◆ **Requirements**: Repeat all of the material exactly as given.

◆ **Information given**:
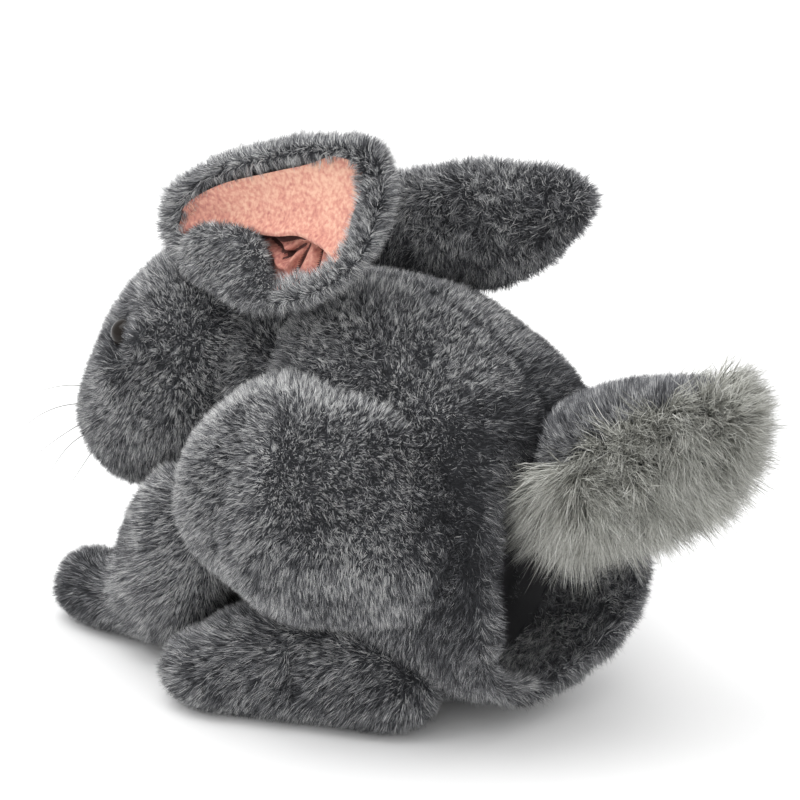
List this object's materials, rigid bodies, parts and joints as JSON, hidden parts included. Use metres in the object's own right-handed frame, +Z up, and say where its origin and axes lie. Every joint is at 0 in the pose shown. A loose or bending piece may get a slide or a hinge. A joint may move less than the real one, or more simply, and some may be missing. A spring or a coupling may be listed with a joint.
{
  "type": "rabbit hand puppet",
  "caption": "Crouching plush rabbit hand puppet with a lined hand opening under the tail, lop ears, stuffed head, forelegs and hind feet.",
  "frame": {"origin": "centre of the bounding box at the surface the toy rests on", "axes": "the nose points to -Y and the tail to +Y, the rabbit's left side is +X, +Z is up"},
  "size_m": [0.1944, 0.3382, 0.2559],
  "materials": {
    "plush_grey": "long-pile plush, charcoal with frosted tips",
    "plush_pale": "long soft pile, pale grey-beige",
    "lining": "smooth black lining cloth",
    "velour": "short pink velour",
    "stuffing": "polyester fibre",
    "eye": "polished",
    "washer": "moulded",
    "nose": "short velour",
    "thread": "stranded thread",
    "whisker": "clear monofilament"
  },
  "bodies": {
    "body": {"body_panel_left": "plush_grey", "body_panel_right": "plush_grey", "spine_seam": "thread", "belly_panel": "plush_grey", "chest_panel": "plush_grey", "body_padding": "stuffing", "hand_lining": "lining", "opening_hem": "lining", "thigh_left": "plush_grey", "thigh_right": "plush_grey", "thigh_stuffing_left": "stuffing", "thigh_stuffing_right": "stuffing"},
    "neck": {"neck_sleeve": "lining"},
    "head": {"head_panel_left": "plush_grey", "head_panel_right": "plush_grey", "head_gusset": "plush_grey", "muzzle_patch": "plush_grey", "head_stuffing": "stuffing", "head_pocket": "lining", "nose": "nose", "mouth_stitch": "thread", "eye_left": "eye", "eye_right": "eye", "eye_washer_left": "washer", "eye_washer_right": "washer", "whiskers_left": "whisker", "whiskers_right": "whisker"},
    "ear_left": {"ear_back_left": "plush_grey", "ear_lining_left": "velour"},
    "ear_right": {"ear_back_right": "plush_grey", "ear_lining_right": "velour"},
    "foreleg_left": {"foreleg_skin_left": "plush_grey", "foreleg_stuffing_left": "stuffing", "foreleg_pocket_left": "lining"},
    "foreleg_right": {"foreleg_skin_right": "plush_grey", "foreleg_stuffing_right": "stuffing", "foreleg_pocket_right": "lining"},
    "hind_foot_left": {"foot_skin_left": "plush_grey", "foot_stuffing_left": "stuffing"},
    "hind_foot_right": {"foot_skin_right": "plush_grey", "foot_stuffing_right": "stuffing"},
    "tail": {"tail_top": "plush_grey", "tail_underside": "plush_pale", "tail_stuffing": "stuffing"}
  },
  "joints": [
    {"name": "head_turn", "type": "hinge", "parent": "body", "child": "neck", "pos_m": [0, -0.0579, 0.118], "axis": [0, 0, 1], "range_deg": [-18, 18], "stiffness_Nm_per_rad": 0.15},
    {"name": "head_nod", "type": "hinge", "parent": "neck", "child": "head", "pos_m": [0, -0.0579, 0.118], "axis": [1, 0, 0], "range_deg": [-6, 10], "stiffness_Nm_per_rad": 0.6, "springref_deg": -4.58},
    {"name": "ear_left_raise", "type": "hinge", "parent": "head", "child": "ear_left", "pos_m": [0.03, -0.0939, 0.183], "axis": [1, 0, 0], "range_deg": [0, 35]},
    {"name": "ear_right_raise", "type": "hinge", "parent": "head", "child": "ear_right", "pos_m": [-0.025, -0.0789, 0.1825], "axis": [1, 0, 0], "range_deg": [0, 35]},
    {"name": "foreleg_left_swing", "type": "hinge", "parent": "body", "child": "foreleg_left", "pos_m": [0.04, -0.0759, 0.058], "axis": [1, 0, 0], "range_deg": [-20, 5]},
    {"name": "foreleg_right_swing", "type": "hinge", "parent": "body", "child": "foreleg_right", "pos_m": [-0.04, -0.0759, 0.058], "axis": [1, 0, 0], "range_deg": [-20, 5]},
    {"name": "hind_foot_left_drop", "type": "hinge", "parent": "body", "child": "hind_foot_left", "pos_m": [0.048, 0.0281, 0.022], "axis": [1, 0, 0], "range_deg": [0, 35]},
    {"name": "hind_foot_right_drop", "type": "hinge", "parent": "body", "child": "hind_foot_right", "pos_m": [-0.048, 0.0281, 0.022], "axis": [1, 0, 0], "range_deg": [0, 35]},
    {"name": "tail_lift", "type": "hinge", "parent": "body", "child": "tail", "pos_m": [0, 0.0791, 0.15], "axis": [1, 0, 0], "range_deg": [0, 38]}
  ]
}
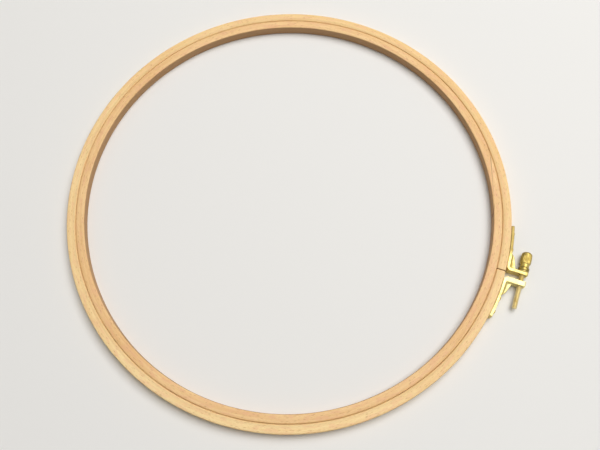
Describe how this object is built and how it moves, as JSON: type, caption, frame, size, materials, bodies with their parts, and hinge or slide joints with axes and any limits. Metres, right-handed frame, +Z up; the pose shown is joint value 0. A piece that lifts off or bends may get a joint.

◆ **Final result**:
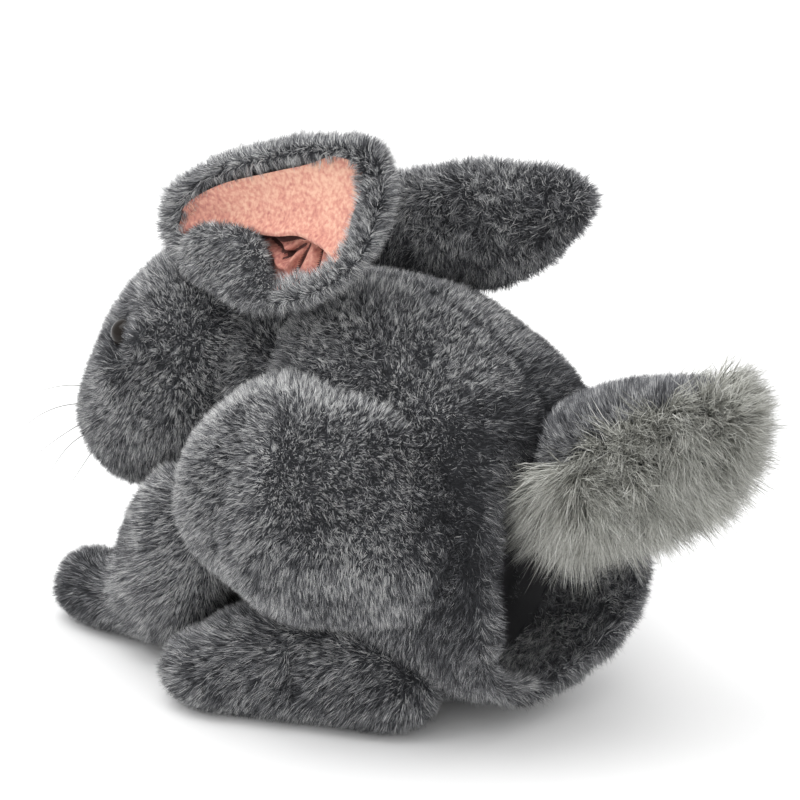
List this object's materials, rigid bodies, parts and joints as JSON, hidden parts included. Use metres in the object's own right-handed frame, +Z up, and say where its origin and axes lie. Every joint is at 0 in the pose shown. A loose or bending piece may get a slide or a hinge. A joint may move less than the real one, or more simply, and some may be missing. A spring or a coupling may be listed with a joint.
{
  "type": "rabbit hand puppet",
  "caption": "Crouching plush rabbit hand puppet with a lined hand opening under the tail, lop ears, stuffed head, forelegs and hind feet.",
  "frame": {"origin": "centre of the bounding box at the surface the toy rests on", "axes": "the nose points to -Y and the tail to +Y, the rabbit's left side is +X, +Z is up"},
  "size_m": [0.1944, 0.3382, 0.2559],
  "materials": {
    "plush_grey": "long-pile plush, charcoal with frosted tips",
    "plush_pale": "long soft pile, pale grey-beige",
    "lining": "smooth black lining cloth",
    "velour": "short pink velour",
    "stuffing": "polyester fibre",
    "eye": "polished",
    "washer": "moulded",
    "nose": "short velour",
    "thread": "stranded thread",
    "whisker": "clear monofilament"
  },
  "bodies": {
    "body": {"body_panel_left": "plush_grey", "body_panel_right": "plush_grey", "spine_seam": "thread", "belly_panel": "plush_grey", "chest_panel": "plush_grey", "body_padding": "stuffing", "hand_lining": "lining", "opening_hem": "lining", "thigh_left": "plush_grey", "thigh_right": "plush_grey", "thigh_stuffing_left": "stuffing", "thigh_stuffing_right": "stuffing"},
    "neck": {"neck_sleeve": "lining"},
    "head": {"head_panel_left": "plush_grey", "head_panel_right": "plush_grey", "head_gusset": "plush_grey", "muzzle_patch": "plush_grey", "head_stuffing": "stuffing", "head_pocket": "lining", "nose": "nose", "mouth_stitch": "thread", "eye_left": "eye", "eye_right": "eye", "eye_washer_left": "washer", "eye_washer_right": "washer", "whiskers_left": "whisker", "whiskers_right": "whisker"},
    "ear_left": {"ear_back_left": "plush_grey", "ear_lining_left": "velour"},
    "ear_right": {"ear_back_right": "plush_grey", "ear_lining_right": "velour"},
    "foreleg_left": {"foreleg_skin_left": "plush_grey", "foreleg_stuffing_left": "stuffing", "foreleg_pocket_left": "lining"},
    "foreleg_right": {"foreleg_skin_right": "plush_grey", "foreleg_stuffing_right": "stuffing", "foreleg_pocket_right": "lining"},
    "hind_foot_left": {"foot_skin_left": "plush_grey", "foot_stuffing_left": "stuffing"},
    "hind_foot_right": {"foot_skin_right": "plush_grey", "foot_stuffing_right": "stuffing"},
    "tail": {"tail_top": "plush_grey", "tail_underside": "plush_pale", "tail_stuffing": "stuffing"}
  },
  "joints": [
    {"name": "head_turn", "type": "hinge", "parent": "body", "child": "neck", "pos_m": [0, -0.0579, 0.118], "axis": [0, 0, 1], "range_deg": [-18, 18], "stiffness_Nm_per_rad": 0.15},
    {"name": "head_nod", "type": "hinge", "parent": "neck", "child": "head", "pos_m": [0, -0.0579, 0.118], "axis": [1, 0, 0], "range_deg": [-6, 10], "stiffness_Nm_per_rad": 0.6, "springref_deg": -4.58},
    {"name": "ear_left_raise", "type": "hinge", "parent": "head", "child": "ear_left", "pos_m": [0.03, -0.0939, 0.183], "axis": [1, 0, 0], "range_deg": [0, 35]},
    {"name": "ear_right_raise", "type": "hinge", "parent": "head", "child": "ear_right", "pos_m": [-0.025, -0.0789, 0.1825], "axis": [1, 0, 0], "range_deg": [0, 35]},
    {"name": "foreleg_left_swing", "type": "hinge", "parent": "body", "child": "foreleg_left", "pos_m": [0.04, -0.0759, 0.058], "axis": [1, 0, 0], "range_deg": [-20, 5]},
    {"name": "foreleg_right_swing", "type": "hinge", "parent": "body", "child": "foreleg_right", "pos_m": [-0.04, -0.0759, 0.058], "axis": [1, 0, 0], "range_deg": [-20, 5]},
    {"name": "hind_foot_left_drop", "type": "hinge", "parent": "body", "child": "hind_foot_left", "pos_m": [0.048, 0.0281, 0.022], "axis": [1, 0, 0], "range_deg": [0, 35]},
    {"name": "hind_foot_right_drop", "type": "hinge", "parent": "body", "child": "hind_foot_right", "pos_m": [-0.048, 0.0281, 0.022], "axis": [1, 0, 0], "range_deg": [0, 35]},
    {"name": "tail_lift", "type": "hinge", "parent": "body", "child": "tail", "pos_m": [0, 0.0791, 0.15], "axis": [1, 0, 0], "range_deg": [0, 38]}
  ]
}
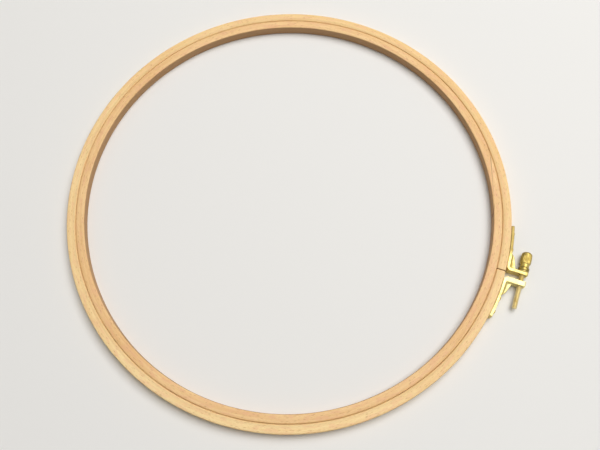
Describe how this object is built and how it moves, as JSON: type, caption, frame, size, materials, bodies with their parts, and hinge or slide joints with axes and any limits. Metres, right-handed frame, +Z up; the pose shown is joint value 0. A piece that lifts off or bends may get a joint.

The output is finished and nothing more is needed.